Ben Lawrence received his BEng (Hons) degree in Aerospace Engineering (2000) from the University of Liverpool, UK. Following that he became one of the founder members of the Flight Science and Technology research group in the University of Liverpool’s Department of Engineering. He is currently studying for his Ph.D focusing on the Flight Handling Qualities of the early Wright Brothers’ aircraft. Ben’s research interests are oriented around simulation and flight dynamics and he is a key contributor in a number of simulation projects being conducted at the University of Liverpool’s Bibby Flight Simulation Laboratory. In 2003 Ben Lawrence won the the 2003 SFTE international symposium best paper award and was awarded a Royal Aeronautical Society Centennial Scholarship.

b.lawrence@liverpool.ac.uk

 

Gareth Padfield received a BSc(Hons) degree in Aeronautical Engineering at the University of London in 1969 and Ph.D in Flight Dynamics at Cranfield in 1976. During the intervening years he worked at Westland Helicopters as a stability and control engineer. He joined the Royal Aircraft Establishment in 1977 and during his 23 year career at the RAE/DERA, he specialised in helicopter flight research; his final position in DERA was the Air Systems Rotorcraft Chief Scientist. Gareth Padfield took up the James Bibby Chair in Aerospace Engineering at The University of Liverpool in 1999, where he is Director of the Aerospace Engineering School and leads the Flight Science and Technology (FST) Research Group in the Department of Engineering. His research interests include flight handling qualities and control, modelling and simulation and flight dynamics.

gareth.padfield@liverpool.ac.uk

 

The Test Pilot

 

Roger Bailey started pilot training with the Royal Air Force in 1969, and later served with 48 Squadron, 24 Squadron, and 242 OCU as Co-pilot, Captain, and Training Captain respectively.
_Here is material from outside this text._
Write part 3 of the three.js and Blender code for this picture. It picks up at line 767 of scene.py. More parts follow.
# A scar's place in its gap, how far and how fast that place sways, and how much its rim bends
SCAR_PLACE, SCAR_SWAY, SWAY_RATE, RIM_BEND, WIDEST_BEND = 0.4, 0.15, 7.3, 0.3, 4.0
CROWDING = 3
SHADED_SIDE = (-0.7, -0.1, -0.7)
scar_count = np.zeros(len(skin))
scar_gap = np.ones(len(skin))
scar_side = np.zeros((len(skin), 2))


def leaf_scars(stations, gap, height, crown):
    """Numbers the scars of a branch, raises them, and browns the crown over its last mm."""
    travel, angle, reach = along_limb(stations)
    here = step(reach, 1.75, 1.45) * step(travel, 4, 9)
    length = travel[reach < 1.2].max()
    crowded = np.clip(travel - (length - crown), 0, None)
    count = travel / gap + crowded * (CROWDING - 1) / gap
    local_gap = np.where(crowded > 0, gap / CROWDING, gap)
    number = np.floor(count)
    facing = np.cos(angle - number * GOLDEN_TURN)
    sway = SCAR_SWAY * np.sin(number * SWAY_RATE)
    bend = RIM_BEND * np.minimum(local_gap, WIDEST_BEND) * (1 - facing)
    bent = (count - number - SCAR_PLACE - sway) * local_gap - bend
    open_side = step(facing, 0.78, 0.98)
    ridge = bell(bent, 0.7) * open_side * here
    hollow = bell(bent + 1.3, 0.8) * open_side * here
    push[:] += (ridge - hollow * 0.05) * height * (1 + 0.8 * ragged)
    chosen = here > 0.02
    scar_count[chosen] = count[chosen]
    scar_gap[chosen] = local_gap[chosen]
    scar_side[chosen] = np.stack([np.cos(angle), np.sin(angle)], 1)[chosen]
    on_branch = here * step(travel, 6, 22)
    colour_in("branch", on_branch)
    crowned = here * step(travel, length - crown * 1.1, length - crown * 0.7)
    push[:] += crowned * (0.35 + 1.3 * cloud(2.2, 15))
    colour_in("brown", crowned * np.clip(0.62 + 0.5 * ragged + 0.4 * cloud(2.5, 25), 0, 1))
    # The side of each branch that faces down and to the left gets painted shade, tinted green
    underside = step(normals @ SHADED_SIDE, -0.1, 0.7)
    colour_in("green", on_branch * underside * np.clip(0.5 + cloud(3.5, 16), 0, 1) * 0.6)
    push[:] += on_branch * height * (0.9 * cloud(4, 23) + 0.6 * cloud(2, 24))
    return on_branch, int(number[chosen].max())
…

He attended the Central Flying School in 1981 to train as a Qualified Flying Instructor and subsequently served on the Universities of Glasgow and Strathclyde Air Squadron. In 1986 he attended the United States Air Force Test Pilot School as an exchange student.

 

After graduating in December 1986 he joined Flight Systems Squadron at the Royal Aircraft Establishment, Bedford. He was appointed the Officer Commanding Aerospace Research Squadron in 1988 and retired from the Royal Air Force in December 1989. After leaving the RAF he joined the College of Aeronautics at Cranfield University as Chief Test Pilot, a post he holds to the present day. In 1989 he joined the volunteer pilot cadre of the Shuttleworth Collection, a museum of over thirty airworthy veteran aircraft. With the Shuttleworth Collection he has flown early aircraft including the Bristol Boxkite and Avro Triplane replicas and the Bleriot, Deperdussin and Blackburn original monoplanes.

roger.bailey@cranfield.ac.uk

 

The Flight Science and Technology Research Group's facilities are unique within a University environment and features a 6 degree of freedom full motion flight simulator. The simulator uses the comprehensive FLIGHTLAB simulation environment and is capable of simulating any aircraft including rotary wing, fixed wing, gliders and tilt rotors. Housed in a purpose-built research centre, the facility incorporates areas for pilot briefings and substantial computational support and provides unique opportunities to address questions relating to pilot-vehicle technologies. The facility introduced high fidelity simulation into academia for research and undergraduate/ graduate aerospace engineering programmes. The simulator is used in a variety of research projects including the Handling Qualities of the European civil Tilt Rotor Aircraft (RHILP & ACT-TILT), Simulation Fidelity Criteria, Visual Perception in Flight Control, Aircraft Pilot Couplings, Helicopter Interactions with Turbulent Wakes and historic aircraft: The Wright Brothers Project and the da Vinci glider. The current aircraft library has over 16 aircraft types, including fixed wing, rotary wing, tilt-rotor aircraft and gliders.